CHALLENGE: Reproduce each of the lines word for word.
---------- STORED DATA
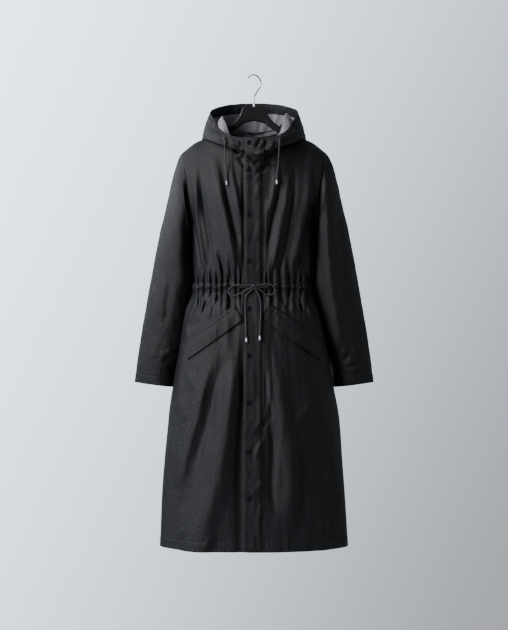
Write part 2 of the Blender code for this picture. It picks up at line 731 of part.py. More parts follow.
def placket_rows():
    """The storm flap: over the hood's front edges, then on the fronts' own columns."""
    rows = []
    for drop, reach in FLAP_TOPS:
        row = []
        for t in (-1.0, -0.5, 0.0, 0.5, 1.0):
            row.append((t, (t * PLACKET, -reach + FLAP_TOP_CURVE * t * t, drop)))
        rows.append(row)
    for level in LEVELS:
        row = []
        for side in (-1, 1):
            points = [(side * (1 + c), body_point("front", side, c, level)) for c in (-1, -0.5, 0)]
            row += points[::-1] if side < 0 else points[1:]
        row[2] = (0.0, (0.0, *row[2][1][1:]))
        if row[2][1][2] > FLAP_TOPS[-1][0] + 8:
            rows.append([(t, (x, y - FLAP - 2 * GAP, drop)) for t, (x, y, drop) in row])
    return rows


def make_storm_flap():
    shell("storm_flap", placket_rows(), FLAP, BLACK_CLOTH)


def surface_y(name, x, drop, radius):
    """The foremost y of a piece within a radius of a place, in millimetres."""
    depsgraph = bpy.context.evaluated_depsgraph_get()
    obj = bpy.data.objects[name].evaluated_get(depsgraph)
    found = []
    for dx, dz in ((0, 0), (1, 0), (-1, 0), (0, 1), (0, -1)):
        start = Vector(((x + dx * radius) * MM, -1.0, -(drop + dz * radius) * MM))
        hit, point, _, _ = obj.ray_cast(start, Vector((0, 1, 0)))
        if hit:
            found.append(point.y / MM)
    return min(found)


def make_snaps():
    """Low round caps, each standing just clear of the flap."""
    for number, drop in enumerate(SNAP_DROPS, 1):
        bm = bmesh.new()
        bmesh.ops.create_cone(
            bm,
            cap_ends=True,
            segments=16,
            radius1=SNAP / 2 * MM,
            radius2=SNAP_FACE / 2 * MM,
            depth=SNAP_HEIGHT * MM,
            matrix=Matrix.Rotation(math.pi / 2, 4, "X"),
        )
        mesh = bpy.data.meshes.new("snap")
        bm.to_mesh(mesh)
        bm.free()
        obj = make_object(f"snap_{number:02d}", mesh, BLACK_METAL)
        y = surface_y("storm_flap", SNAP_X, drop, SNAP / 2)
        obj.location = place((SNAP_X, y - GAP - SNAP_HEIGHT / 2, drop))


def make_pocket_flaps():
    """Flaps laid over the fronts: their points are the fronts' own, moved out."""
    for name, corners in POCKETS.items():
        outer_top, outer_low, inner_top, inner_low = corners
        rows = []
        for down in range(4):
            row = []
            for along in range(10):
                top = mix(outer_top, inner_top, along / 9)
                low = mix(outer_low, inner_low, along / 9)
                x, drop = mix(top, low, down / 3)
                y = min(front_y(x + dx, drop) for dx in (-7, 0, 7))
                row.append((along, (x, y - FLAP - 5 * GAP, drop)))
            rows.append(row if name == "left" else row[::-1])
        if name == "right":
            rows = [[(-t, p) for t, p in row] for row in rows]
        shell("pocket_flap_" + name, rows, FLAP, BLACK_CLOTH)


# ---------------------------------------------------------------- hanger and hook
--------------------
EXERCISE ANSWER:
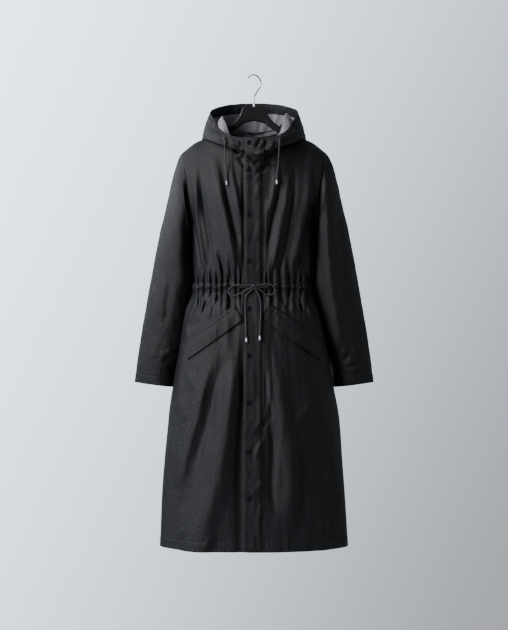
Write part 2 of the Blender code for this picture. It picks up at line 731 of part.py. More parts follow.
def placket_rows():
    """The storm flap: over the hood's front edges, then on the fronts' own columns."""
    rows = []
    for drop, reach in FLAP_TOPS:
        row = []
        for t in (-1.0, -0.5, 0.0, 0.5, 1.0):
            row.append((t, (t * PLACKET, -reach + FLAP_TOP_CURVE * t * t, drop)))
        rows.append(row)
    for level in LEVELS:
        row = []
        for side in (-1, 1):
            points = [(side * (1 + c), body_point("front", side, c, level)) for c in (-1, -0.5, 0)]
            row += points[::-1] if side < 0 else points[1:]
        row[2] = (0.0, (0.0, *row[2][1][1:]))
        if row[2][1][2] > FLAP_TOPS[-1][0] + 8:
            rows.append([(t, (x, y - FLAP - 2 * GAP, drop)) for t, (x, y, drop) in row])
    return rows


def make_storm_flap():
    shell("storm_flap", placket_rows(), FLAP, BLACK_CLOTH)


def surface_y(name, x, drop, radius):
    """The foremost y of a piece within a radius of a place, in millimetres."""
    depsgraph = bpy.context.evaluated_depsgraph_get()
    obj = bpy.data.objects[name].evaluated_get(depsgraph)
    found = []
    for dx, dz in ((0, 0), (1, 0), (-1, 0), (0, 1), (0, -1)):
        start = Vector(((x + dx * radius) * MM, -1.0, -(drop + dz * radius) * MM))
        hit, point, _, _ = obj.ray_cast(start, Vector((0, 1, 0)))
        if hit:
            found.append(point.y / MM)
    return min(found)


def make_snaps():
    """Low round caps, each standing just clear of the flap."""
    for number, drop in enumerate(SNAP_DROPS, 1):
        bm = bmesh.new()
        bmesh.ops.create_cone(
            bm,
            cap_ends=True,
            segments=16,
            radius1=SNAP / 2 * MM,
            radius2=SNAP_FACE / 2 * MM,
            depth=SNAP_HEIGHT * MM,
            matrix=Matrix.Rotation(math.pi / 2, 4, "X"),
        )
        mesh = bpy.data.meshes.new("snap")
        bm.to_mesh(mesh)
        bm.free()
        obj = make_object(f"snap_{number:02d}", mesh, BLACK_METAL)
        y = surface_y("storm_flap", SNAP_X, drop, SNAP / 2)
        obj.location = place((SNAP_X, y - GAP - SNAP_HEIGHT / 2, drop))


def make_pocket_flaps():
    """Flaps laid over the fronts: their points are the fronts' own, moved out."""
    for name, corners in POCKETS.items():
        outer_top, outer_low, inner_top, inner_low = corners
        rows = []
        for down in range(4):
            row = []
            for along in range(10):
                top = mix(outer_top, inner_top, along / 9)
                low = mix(outer_low, inner_low, along / 9)
                x, drop = mix(top, low, down / 3)
                y = min(front_y(x + dx, drop) for dx in (-7, 0, 7))
                row.append((along, (x, y - FLAP - 5 * GAP, drop)))
            rows.append(row if name == "left" else row[::-1])
        if name == "right":
            rows = [[(-t, p) for t, p in row] for row in rows]
        shell("pocket_flap_" + name, rows, FLAP, BLACK_CLOTH)


# ---------------------------------------------------------------- hanger and hook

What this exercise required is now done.